Leo Maasburg ist nach den schweren Anschuldigungen gegen ihn zum medialen Gegenangriff übergegangen. Er sei nicht Täter sondern Opfer, richtet er in via Presseaussendung bzw. in einem Video aus, das auf der Seite kath.net zu finden ist. Er sei der Frau freundschaftlich verbunden gewesen, eine sexuelle Beziehung habe es nie gegeben. Die Betroffene habe ihn gestalkt. Die Tiroler Tageszeitung zitiert Eugen Waldstein, Sprecher des Missionswerks Missio, dem Maasburg vorsteht: „Die zuständige Kongregation des Heiligen Stuhls kam in ihrem abschließenden Schreiben zu dem Ergebnis, „dass diese Anklagen überhaupt kein Fundament haben“. Waldstein verweist gegenüber der APA auch auf einen angeblich psychisch labilen Zustand der Frau, der in einem Gutachten des Grazer Psychiaters Peter Hofmann laut ORF bestätigt wurde. Darin heißt es, „dass sich aufgrund der konkreten Datenlage der dringende Verdacht eines Stalkingverhaltens ergibt“. Auslöser sei gewesen, dass Maasburg die Betroffene zurückgewiesen bzw. den Kontakt zu ihr abgebrochen habe.

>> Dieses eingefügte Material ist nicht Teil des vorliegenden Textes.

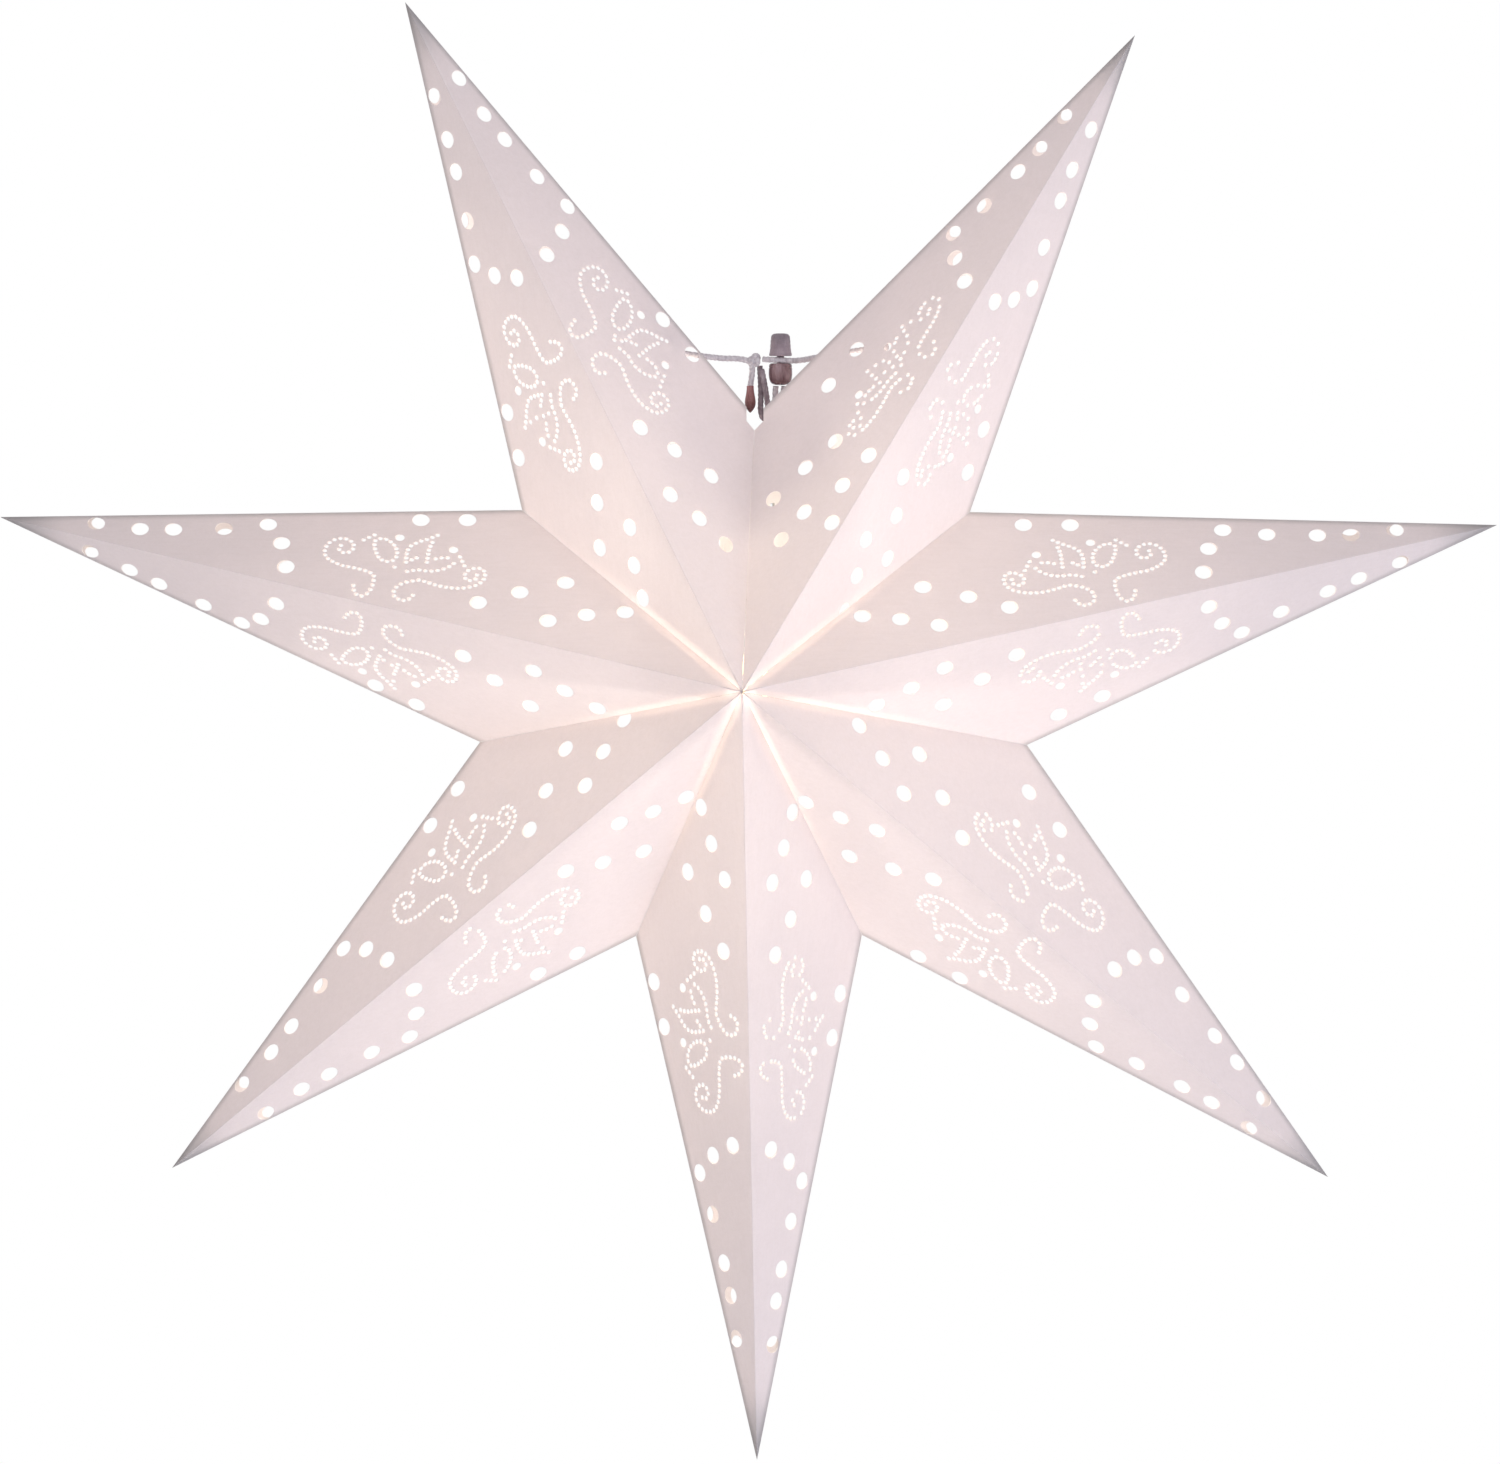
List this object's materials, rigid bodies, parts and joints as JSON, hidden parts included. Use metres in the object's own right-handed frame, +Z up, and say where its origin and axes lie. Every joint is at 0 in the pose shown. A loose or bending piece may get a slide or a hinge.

Dass die Betroffene unter großem psychischen Druck steht, bestreitet auch die Plattform Betroffene Kirchlicher Gewalt nicht, die die Frau betreut. Nur führt man die psychischen Probleme dort auf die traumatischen Erlebnisse zurück – und darauf, dass die Frau Angst habe, der Monsignore könnte plötzlich vor ihrer Tür stehen. Die Betroffene fühle sich massiv unter Druck gesetzt.

Odysee einer Hilflosen

Der Fall ist auch ein Beispiel, wie schwer es für Menschen sein kann, Hilfe zu bekommen. Die Betroffene hat nachweislich bei den Ombudsstellen der Erzdiözese Wien und Innsbruck vorgesprochen, auch bei der Klasnic-Kommission, ebenso bei der Stiftung Opferschutz. Mindestens drei Jahre lang ging es von Stelle zu Stelle – etwas Bewegung in die Sache kam erst, als sie mit einem Psychiater der Ombudsstelle der Erzdiözese Wien sprach. Dieser geht laut einem dem hpd vorliegenden Schreiben von einer sexuellen Nötigung aus, mit dem Zusatz: Letztendlich könne das nur juristisch geklärt werden. Auch geht aus dem Protokoll nicht hervor, ob sich die Aussage auf einen oder auf alle Vorfälle bezieht. Dann war ein halbes Jahr lang Pause. Erst der Schritt der Betroffenen, an die Medien zu gehen, löste die jüngsten Entwicklungen aus.
Staatsanwaltschaft entscheidet

Die Staatsanwaltschaft Wien dürfte in den nächsten Tagen entscheiden, ob und wie die Anzeigen weiterverfolgt werden. Möglich ist, dass die Übergriffe bereits verjährt sind. Unabhängig davon erzeugt das gewaltige Medienecho politischen Druck, der Kirche nicht die Untersuchung sexueller Gewalt in der eigenen Einrichtung zu überlassen. Der Justizsprecher der Grünen Albert Steinhauser fordert eine staatliche Untersuchungskommission. Ins gleiche Horn stoßen die Initiatoren des Volksbegehrens gegen Kirchenprivilegien. Er fordere die Republik auf„durch eine unabhängige Kommission dem vielfach dokumentierten rechtswidrigen Verhalten der Kirche Einhalt zu gebieten“, sagt Niko Alm, Mitinitiator des Volksbegehrens. Seit dem Fall Groer habe sich wenig geändert: „Die Missbrauchsfälle werden weiter vertuscht und die Opfer eingeschüchtert“, zitiert etwa die Tiroler Tageszeitung eine Presseaussendung der Plattform.